### What you will do
Look for the word "Identity" in the entries below, then copy every line that has it.

Part of a data file:
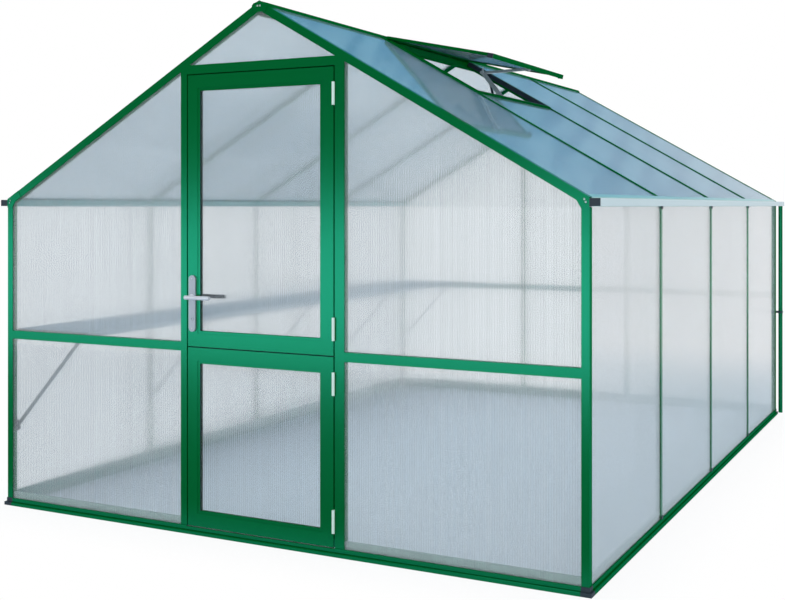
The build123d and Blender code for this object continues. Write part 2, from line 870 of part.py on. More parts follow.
def window_opener():
    """Folding-arm opener: bracket, paired lower arms, hub with its stop nut, upper arm and lid bracket."""
    y_low, y_high = window_span()
    middle = (y_low + y_high) / 2
    base, hub, lid_pivot = opener_pivots()
    outer = arm_pair_gap / 2 + arm_thickness
    half = upper_arm_width / 2
    opener = base_bracket(middle) + lid_bracket(middle) + lower_arms(base, hub, middle)
    opener += link(hub, lid_pivot, upper_arm_width, middle - half, middle + half)
    opener += pin(base, pivot_radius, middle - outer - arm_thickness, middle + outer + arm_thickness)
    opener += pin(hub, hub_radius, middle - outer - hub_overhang, middle + outer + hub_overhang)
    opener += pin(lid_pivot, pivot_radius, middle - half - arm_thickness, middle + half + arm_thickness)
    nut_low = Pos(hub[0], middle, hub[1])
    opener += extrude(nut_low * Circle(stop_nut_radius), stop_nut_rise)
    return opener + wax_tube(base, hub, middle)


# Shelf

def shelf_trays():
    """One folded tray for each bay, laid end to end along the left wall."""
    trays = []
    for index in range(bay_count):
        y_low = index * bay_width - half_length + shelf_joint / 2
        y_high = y_low + bay_width - shelf_joint
        if index == 0:
            y_low = frame_depth + shelf_end_gap - half_length
        if index == bay_count - 1:
            y_high = half_length - frame_depth - shelf_end_gap
        x_low, x_high = shelf_wall, shelf_wall + shelf_depth
        tray = block(x_low, x_high, y_low, y_high, shelf_height - shelf_fold, shelf_height)
        tray -= block(x_low + shelf_sheet, x_high - shelf_sheet, y_low, y_high,
                      shelf_height - shelf_fold, shelf_height - shelf_sheet)
        trays.append(tray)
    return trays


def arm_stations():
    """An arm at each wall bar, and one against the mid rail of either gable."""
    end = half_length - frame_depth - arm_width / 2
    return [-end] + stations + [end]


def arm_bottom():
    return shelf_height - shelf_sheet - arm_height


def shelf_arm(y):
    half = arm_width / 2
    x_low, x_high = shelf_wall + shelf_sheet, shelf_wall + shelf_depth - shelf_sheet
    return block(x_low, x_high, y - half, y + half, arm_bottom(), arm_bottom() + arm_height)


def shelf_strut(y):
    """Flat diagonal strut, cut upright at its wall plate and level under its arm."""
    foot, head = shelf_wall, shelf_wall + shelf_depth - strut_head_inset
    rise, span = arm_bottom() - strut_foot_height, head - foot
    stretch = strut_width * hypot(span, rise)
    points = [
        (foot, strut_foot_height), (foot, strut_foot_height + stretch / span),
        (head - stretch / rise, arm_bottom()), (head, arm_bottom()),
    ]
    return across(points, y - strut_thickness / 2, y + strut_thickness / 2)


def wall_plate(back, y_low, y_high, z_low):
    return block(back - half_width, shelf_wall, y_low, y_high, z_low, z_low + wall_plate_height)


def wall_plates():
    """Plates under the struts' feet and behind the trays, on wall bars; the end ones lap a corner post."""
    half = wall_plate_width / 2
    foot_low = strut_foot_height - wall_plate_below_foot
    head_low = shelf_height - shelf_sheet - wall_plate_height
    lows = (foot_low, head_low)
    plates = [wall_plate(bar_depth, y - half, y + half, low) for y in stations for low in lows]
    lapped_to = half_length - frame_depth + wall_plate_lap
    end_plate = wall_plate(post_face, -lapped_to, arm_stations()[0] + half, foot_low)
    return plates + [end_plate, to_back(end_plate)]


# Door hinges

def hinge_axis():
    x = door_right - leaf_side_gap / 2
    y = -half_length - hinge_face_gap - hinge_radius
    return x, y


def knuckle(z_low, z_high, bore=0.0):
    x, y = hinge_axis()
    ring = Circle(hinge_radius) - Circle(bore) if bore else Circle(hinge_radius)
    return extrude(Pos(x, y, z_low) * ring, z_high - z_low)


def knuckle_heights(z):
    third = hinge_length / 3
    return z - hinge_length / 2, z - third / 2, z + third / 2, z + hinge_length / 2


def fixed_hinge(z):
    """Frame half: outer knuckles, pin and the plate against the door post."""
    x, y = hinge_axis()
    low, middle_low, middle_high, high = knuckle_heights(z)
    plate_low, plate_high = door_right - hinge_plate, door_right
    front, back = -half_length, -half_length + hinge_plate_depth
    half = knuckle(low, middle_low) + knuckle(middle_high, high)
    half += extrude(Pos(x, y, middle_low) * Circle(hinge_pin_radius), middle_high - middle_low)
    half += block(plate_low, plate_high, y, back, low, middle_low)
    half += block(plate_low, plate_high, y, back, middle_high, high)
    half += block(plate_low, plate_high, front, back, middle_low, middle_high)
    return half


def leaf_hinge(z):
    """Leaf half: the middle knuckle and the plate against the leaf's edge."""
    x, y = hinge_axis()
    low, middle_low, middle_high, high = knuckle_heights(z)
    knuckle_low, knuckle_high = middle_low + knuckle_gap, middle_high - knuckle_gap
    front, back = -half_length, -half_length + hinge_plate_depth
    plate_high = leaf_right + hinge_plate
    half = knuckle(knuckle_low, knuckle_high)
    half += block(leaf_right, plate_high, y, back, knuckle_low, knuckle_high)
    half += block(leaf_right, plate_high, front, back, low, high)
    bore = Pos(x, y, knuckle_low) * Circle(hinge_pin_radius + hinge_pin_play)
    return half - extrude(bore, knuckle_high - knuckle_low)


# Door leaves

def in_leaf(past, y_low, y_high, z_low, z_high):
    """The leaf's opening between two depths, grown by a given amount on all four sides."""
    side, end = leaf_stile - past, leaf_rail - past
    return block(leaf_left + side, leaf_right - side, y_low, y_high, z_low + end, z_high - end)


def leaf_frame(z_low, z_high):
    """Stiles and rails with a stepped glazing bead and a slot for the sheet."""
    front, back = -half_length, -half_length + leaf_depth
    slot_front = front + leaf_sheet_setback
    frame = block(leaf_left, leaf_right, front, back, z_low, z_high)
    frame -= in_leaf(0, front, back, z_low, z_high)
    frame -= in_leaf(leaf_bead, front, front + leaf_bead_step, z_low, z_high)
    return frame - in_leaf(slot_depth, slot_front, slot_front + slot_width, z_low, z_high)


def leaf_sheet(z_low, z_high):
    front = -half_length + leaf_sheet_setback + slot_play
    return in_leaf(slot_reach, front, front + sheet_thickness, z_low, z_high)


def facing(y, direction):
    """Sketch plane on a leaf face, with its first axis along X and its second up."""
    return Plane(origin=(0, y, 0), x_dir=(direction, 0, 0), z_dir=(0, -direction, 0))


def handle_plate(outside):
    """Long plate with round ends, bored for the lever, and the lock cylinder below it."""
    direction = 1 if outside else -1
    y = -half_length if outside else -half_length + leaf_depth
    plane = facing(y, direction)
    x = lever_x * direction
    tall = plate_top - plate_bottom
    plate = Pos(x, (plate_top + plate_bottom) / 2) * Rot(0, 0, 90) * SlotOverall(tall, plate_width)
    bore = Pos(x, lever_height) * Circle(lever_hub_radius + lever_play)
    solid = extrude(plane * (plate - bore), plate_thickness)
    key = extrude(plane * (Pos(x, key_height) * Circle(key_radius)), plate_thickness + key_proud)
    return solid + key


def lever(outside):
    """Hub and lever of one side; the lever points towards the middle of the leaf."""
    direction = 1 if outside else -1
    y = -half_length - lever_play if outside else -half_length + leaf_depth + lever_play
    plane = facing(y, direction)
    x = lever_x * direction
    bar_out = lever_proud - lever_radius
    hub = extrude(plane * (Pos(x, lever_height) * Circle(lever_hub_radius)), plate_thickness + lever_play)
    neck = extrude(plane * (Pos(x, lever_height) * Circle(lever_neck_radius)), bar_out)
    middle = Pos(lever_x + (lever_reach - lever_radius) / 2, y - direction * bar_out, lever_height)
    bar = middle * Rot(0, 90, 0) * Cylinder(lever_radius, lever_reach + lever_radius)
    return hub + neck + bar


def spindle():
    front = facing(-half_length - lever_play, 1)
    rod = Pos(lever_x, lever_height) * Circle(spindle_radius)
    return extrude(front * rod, -(leaf_depth + 2 * lever_play))


def with_spindle_bore(frame):
    plane = facing(-half_length - cut_past, 1)
    bore = Pos(lever_x, lever_height) * Circle(spindle_radius + lever_play)
    return frame - extrude(plane * bore, -(leaf_depth + 2 * cut_past))


def door_handle():
    return lever(True) + lever(False) + spindle()


# Write every node

os.makedirs("parts", exist_ok=True)

lower_span = (threshold_top + leaf_gap, leaf_split - leaf_gap / 2)
upper_span = (leaf_split + leaf_gap / 2, lintel_bottom - leaf_gap)

save("base_front", front_sill() - threshold_cut())
save("base_back", to_back(front_sill()))
save("base_left", left_sill())
save("base_right", to_right(left_sill()))
save("base_corner_caps", *four_corners(corner_cap()))
save("corner_posts", *four_corners(corner_post()))
save("door_posts", door_post(latch_post_face) - plate_notch(), to_right(door_post(hinge_post_face)))
save("door_lintel", lintel())
save("front_mid_rails", *both_sides(side_mid_rail()))
save("back_posts", *[to_back(one) for one in both_sides(back_post())])
save("back_mid_rails", *[to_back(one) for one in both_sides(side_mid_rail()) + [middle_mid_rail()]])
save("front_rafters", *both_sides(rafter()))
save("back_rafters", *[to_back(one) for one in both_sides(rafter())])
save("ridge", ridge())
save("eave_beams", *both_sides(eave_beam()))
save("wall_bars", *[one for y in stations for one in both_sides(wall_bar(y))])
clips = [clip for y in stations for clip in wall_bar_clips(y)]
save("wall_bar_clips", *[one for clip in clips for one in both_sides(clip)])
save("left_roof_bars", *[roof_bar(y) for y in stations])
save("right_roof_bars", *[to_right(roof_bar(y)) for y in stations])
save("gutters", *both_sides(gutter()))
caps = [gutter_cap(-half_length - gutter_cap_thickness), gutter_cap(gutter_end())]
save("gutter_caps", *[one for cap in caps for one in both_sides(cap)])
save("downpipes", *both_sides(downpipe()))
save("pipe_clips", *both_sides(pipe_clip(pipe_clip_above_ground)))
save("gusset_plates", apex_plate(), to_back(apex_plate()), *four_corners(knee_plate()))
front_sheets = [one for sheet in side_gable_sheets() for one in both_sides(sheet)]
save("front_sheets", *front_sheets, over_door_sheet())
save("back_sheets", *[to_back(one) for one in front_sheets + back_middle_sheets()])
left_sheets = [wall_sheet(i) for i in range(bay_count)]
save("left_wall_sheets", *left_sheets)
save("right_wall_sheets", *[to_right(one) for one in left_sheets])
save("left_roof_sheets", *[to_right(roof_sheet(i)) for i in range(bay_count)])
below_window = window_reach - slot_reach
starts = [below_window if i == window_bay else None for i in range(bay_count)]
save("right_roof_sheets", *[roof_sheet(i, start) for i, start in enumerate(starts)])
save("window_curb", curb())
save("window_seal", window_seal())
save("window_lid", lid())
save("window_sheet", lid_sheet())
save("lid_end_caps", *lid_end_caps())
save("window_opener", window_opener())
save("shelf", *shelf_trays())
save("shelf_arms", *[shelf_arm(y) for y in arm_stations()])
save("shelf_struts", *[shelf_strut(y) for y in arm_stations()])
save("shelf_wall_plates", *wall_plates())
save("frame_hinges", *[fixed_hinge(z) for z in hinge_heights])
save("lower_leaf", leaf_frame(*lower_span))
save("lower_leaf_sheet", leaf_sheet(*lower_span))
save("lower_leaf_hinges", *[leaf_hinge(z) for z in hinge_heights if z < leaf_split])
save("upper_leaf", with_spindle_bore(leaf_frame(*upper_span)))
save("upper_leaf_sheet", leaf_sheet(*upper_span))
save("upper_leaf_hinges", *[leaf_hinge(z) for z in hinge_heights if z > leaf_split])
save("handle_plates", handle_plate(True), handle_plate(False))
save("door_handle", door_handle())
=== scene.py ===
import json
import math

import bmesh
import bpy
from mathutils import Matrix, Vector


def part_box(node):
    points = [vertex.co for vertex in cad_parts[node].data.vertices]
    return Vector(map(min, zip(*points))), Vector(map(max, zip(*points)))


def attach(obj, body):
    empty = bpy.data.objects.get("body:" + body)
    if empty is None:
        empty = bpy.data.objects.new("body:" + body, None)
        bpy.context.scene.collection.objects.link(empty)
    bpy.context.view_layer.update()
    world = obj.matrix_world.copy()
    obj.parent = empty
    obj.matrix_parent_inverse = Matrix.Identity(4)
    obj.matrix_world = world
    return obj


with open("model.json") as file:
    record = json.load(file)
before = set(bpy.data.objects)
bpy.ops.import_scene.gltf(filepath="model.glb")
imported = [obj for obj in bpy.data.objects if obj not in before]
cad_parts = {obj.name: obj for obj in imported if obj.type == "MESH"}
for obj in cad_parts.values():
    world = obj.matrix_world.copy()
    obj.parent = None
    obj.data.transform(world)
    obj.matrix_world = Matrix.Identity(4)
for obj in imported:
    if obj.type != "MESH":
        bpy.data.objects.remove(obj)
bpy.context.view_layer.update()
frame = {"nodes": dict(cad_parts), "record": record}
print("frame:", len(frame["nodes"]), "CAD nodes")


class Wire:
    # A socket in a material. Plain sums and products of wires and numbers become Math nodes.
    def __init__(self, paint, socket):
        self.paint = paint
        self.socket = socket

    def joined(self, operation, first, second):
        if self.socket.type == "VECTOR":
            return self.paint.node("ShaderNodeVectorMath", {"operation": operation}, {0: first, 1: second})
        return self.paint.node("ShaderNodeMath", {"operation": operation}, {0: first, 1: second})

    def __add__(self, other):
        return self.joined("ADD", self, other)

    def __radd__(self, other):
        return self.joined("ADD", other, self)

    def __sub__(self, other):
        return self.joined("SUBTRACT", self, other)

    def __rsub__(self, other):
        return self.joined("SUBTRACT", other, self)

    def __mul__(self, other):
        return self.joined("MULTIPLY", self, other)

    def __rmul__(self, other):
        return self.joined("MULTIPLY", other, self)

    def __pow__(self, other):
        return self.joined("POWER", self, other)


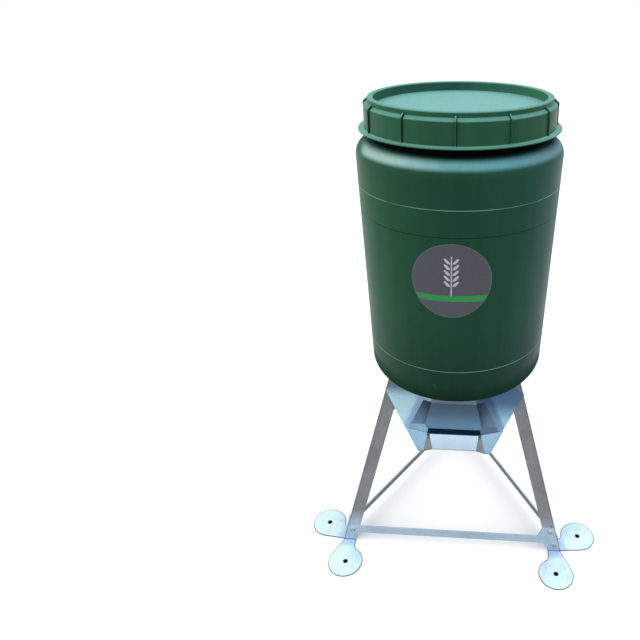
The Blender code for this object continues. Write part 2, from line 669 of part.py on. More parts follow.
def make_roof_flaps():
    """Rain roofs: an upright flange on the panel and a sheet folded outwards below it."""
    offset = 2.0 * GAP + PANEL_THICKNESS + FLAP_THICKNESS
    frame = side_frame(0, offset)
    crease = frame @ Vector((0.0, slope_height(FLAP_CREASE_Z, offset), 0.0))
    top = frame @ Vector((0.0, slope_height(FLAP_CREASE_Z, offset) + FLAP_FLANGE_HEIGHT, 0.0))
    fall = Vector((0.0, -FLAP_OUT, -FLAP_DOWN)) / FLAP_LENGTH
    rows = [(FLAP_TOP_HALF_WIDTH, top), (FLAP_CREASE_HALF_WIDTH, crease)]
    widening = (FLAP_END_HALF_WIDTH - FLAP_CREASE_HALF_WIDTH) / FLAP_LENGTH
    for i in range(5):
        angle = math.pi / 2.0 * i / 4
        run = FLAP_LENGTH - FLAP_CORNER + FLAP_CORNER * math.sin(angle)
        half = FLAP_CREASE_HALF_WIDTH + widening * run - FLAP_CORNER * (1.0 - math.cos(angle))
        rows.append((half, crease + fall * run))
    work = bmesh.new()
    lines = [[work.verts.new(middle + Vector((side * half, 0.0, 0.0))) for side in (-1.0, 1.0)]
             for half, middle in rows]
    for upper, lower in zip(lines, lines[1:]):
        work.faces.new((upper[0], lower[0], lower[1], upper[1]))
    sheet = bpy.data.meshes.new("flap_sheet")
    work.to_mesh(sheet)
    work.free()
    thing = scratch_object(sheet)
    wall = thing.modifiers.new("wall", "SOLIDIFY")
    wall.thickness = FLAP_THICKNESS
    wall.offset = -1.0
    wall.use_even_offset = True
    folded = evaluated_mesh(thing, "flap")
    bpy.data.objects.remove(thing)
    holes = hole_cutter([bolt_frame(0, 0.0, FLAP_RIVET_Z, 0.0)
                         @ Matrix.Translation((0.0, 0.0, offset))], FLAP_THICKNESS)
    mesh = combined("roof_flap", folded, [("DIFFERENCE", holes)])
    for k in range(SIDES):
        add_object("roof_flap_%d" % (k + 1), mesh, sheet_zinc, turn(k))
    frames = [bolt_frame(k, 0.0, FLAP_RIVET_Z, 0.0) @ Matrix.Translation((0.0, 0.0, offset))
              for k in range(SIDES)]
    place_each("flap_rivet", rivet("flap_rivet", offset - GAP), frames)


def tray_radius(z):
    """Distance of the tray's corner folds from the axis at height z."""
    return TRAY_CORNER_RADIUS + TRAY_SLOPE * (z - TRAY_FLOOR_Z)


def tray_loop(corner_z, lip_z, gusset_half, lip_half, lip_distance, inset):
    """A level round the tray: on each side a corner, two gusset ends and the lip between."""
    loop = []
    for k in range(SIDES):
        corner = (-tray_radius(corner_z) * SIDE_SIN, -tray_radius(corner_z) * SIDE_COS, corner_z)
        wall = tray_radius(lip_z) * SIDE_COS
        side = [corner, (-gusset_half, -wall, lip_z), (-lip_half, -lip_distance, lip_z),
                (lip_half, -lip_distance, lip_z), (gusset_half, -wall, lip_z)]
        for x, y, z in side:
            share = 1.0 - inset / wall
            loop.append(turn(k) @ Vector((x * share, y * share, z)))
    return loop


def make_feed_tray():
    """The folded tray: floor, corner walls, gussets and three lips that lean outwards."""
    top = (TRAY_RIM_CORNER_Z, TRAY_RIM_LIP_Z, GUSSET_TOP_HALF_WIDTH, LIP_TOP_HALF_WIDTH,
           LIP_TOP_DISTANCE)
    foot = (GUSSET_FOOT_HALF_WIDTH, LIP_FOOT_HALF_WIDTH, LIP_FOOT_DISTANCE)
    inner_z = TRAY_FLOOR_Z + TRAY_THICKNESS
    loops = [tray_loop(TRAY_FLOOR_Z, TRAY_FLOOR_Z, *foot, 0.0), tray_loop(*top, 0.0),
             tray_loop(*top, TRAY_THICKNESS), tray_loop(inner_z, inner_z, *foot, TRAY_THICKNESS)]
    add_object("feed_tray", lofted("feed_tray", loops), sheet_zinc)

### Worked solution
    obj.matrix_parent_inverse = Matrix.Identity(4)
    obj.matrix_world = Matrix.Identity(4)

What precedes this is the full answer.